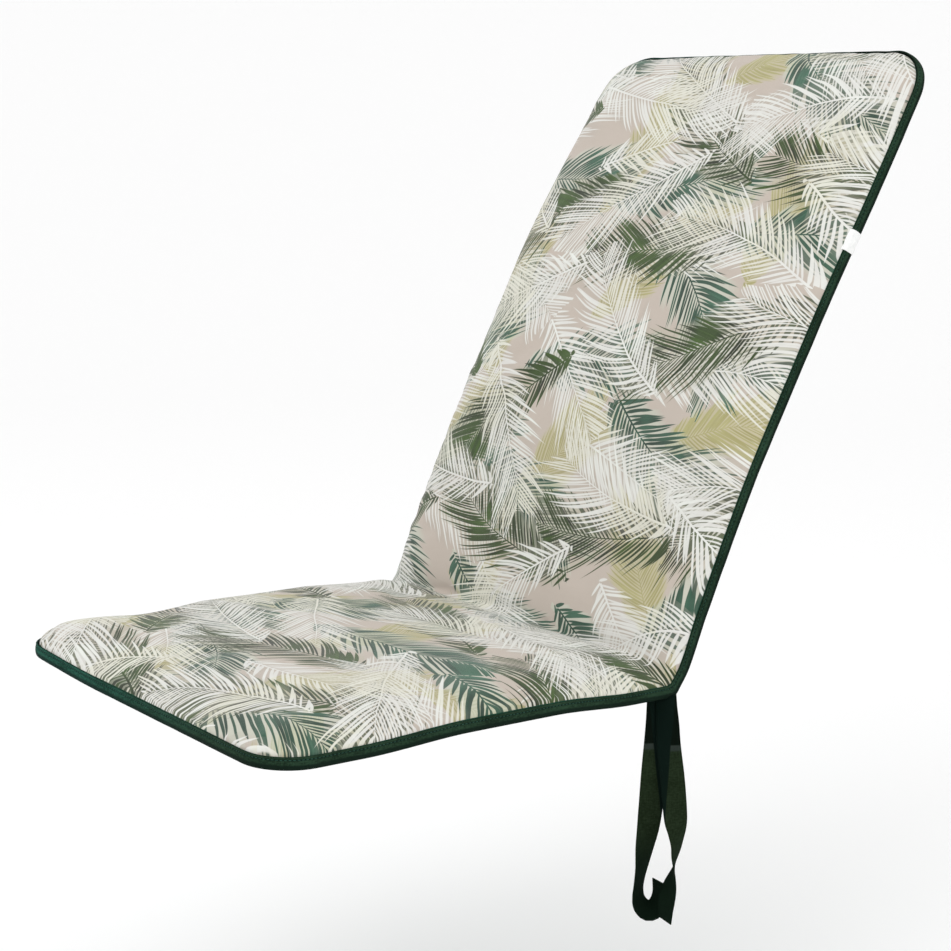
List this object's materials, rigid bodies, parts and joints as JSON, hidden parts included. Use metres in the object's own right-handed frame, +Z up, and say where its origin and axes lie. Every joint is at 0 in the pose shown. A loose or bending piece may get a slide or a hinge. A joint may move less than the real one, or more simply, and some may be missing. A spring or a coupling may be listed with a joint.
{
  "type": "seat and back cushion",
  "caption": "Long thin pad folded into a seat and a leaning back for a high-backed garden chair, bound all round its edge, with ribbon ties at both ends of the fold.",
  "frame": {"origin": "middle of the seat's flat underside", "axes": "+X to the right seen from the front, +Y from the seat's front edge to the fold, +Z up"},
  "size_m": [0.5332, 0.8091, 0.8873],
  "materials": {
    "printed_cloth": "matt printed cotton canvas",
    "binding_cloth": "dark green plain cloth, folded and edge stitched",
    "label_cloth": "plain white woven tape",
    "ribbon_cloth": "dark green woven tape"
  },
  "bodies": {
    "root": {"pad": "printed_cloth", "binding": "binding_cloth", "label": "label_cloth", "tie_near_front": "ribbon_cloth", "tie_near_rear": "ribbon_cloth", "tie_far_front": "ribbon_cloth", "tie_far_rear": "ribbon_cloth"}
  },
  "joints": []
}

+-------+

Extract the listing in its entirety, matching it exactly.

» OUTPUT FOR THIS EXERCISE
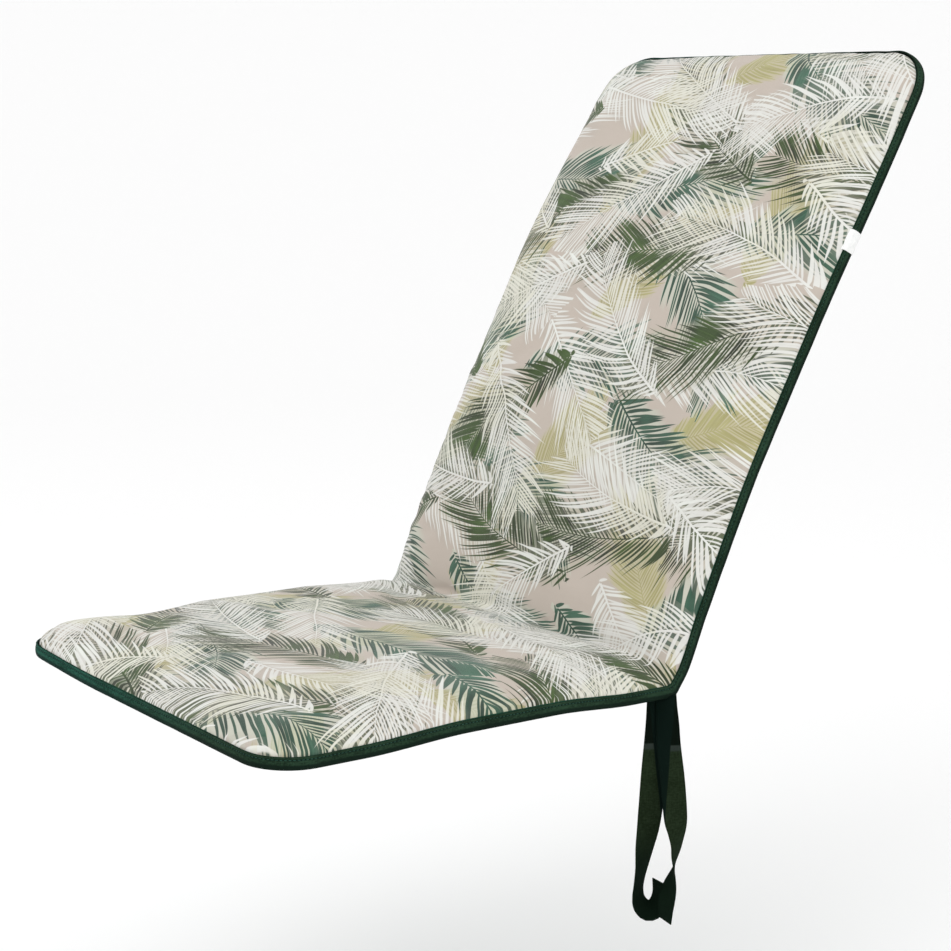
List this object's materials, rigid bodies, parts and joints as JSON, hidden parts included. Use metres in the object's own right-handed frame, +Z up, and say where its origin and axes lie. Every joint is at 0 in the pose shown. A loose or bending piece may get a slide or a hinge. A joint may move less than the real one, or more simply, and some may be missing. A spring or a coupling may be listed with a joint.
{
  "type": "seat and back cushion",
  "caption": "Long thin pad folded into a seat and a leaning back for a high-backed garden chair, bound all round its edge, with ribbon ties at both ends of the fold.",
  "frame": {"origin": "middle of the seat's flat underside", "axes": "+X to the right seen from the front, +Y from the seat's front edge to the fold, +Z up"},
  "size_m": [0.5332, 0.8091, 0.8873],
  "materials": {
    "printed_cloth": "matt printed cotton canvas",
    "binding_cloth": "dark green plain cloth, folded and edge stitched",
    "label_cloth": "plain white woven tape",
    "ribbon_cloth": "dark green woven tape"
  },
  "bodies": {
    "root": {"pad": "printed_cloth", "binding": "binding_cloth", "label": "label_cloth", "tie_near_front": "ribbon_cloth", "tie_near_rear": "ribbon_cloth", "tie_far_front": "ribbon_cloth", "tie_far_rear": "ribbon_cloth"}
  },
  "joints": []
}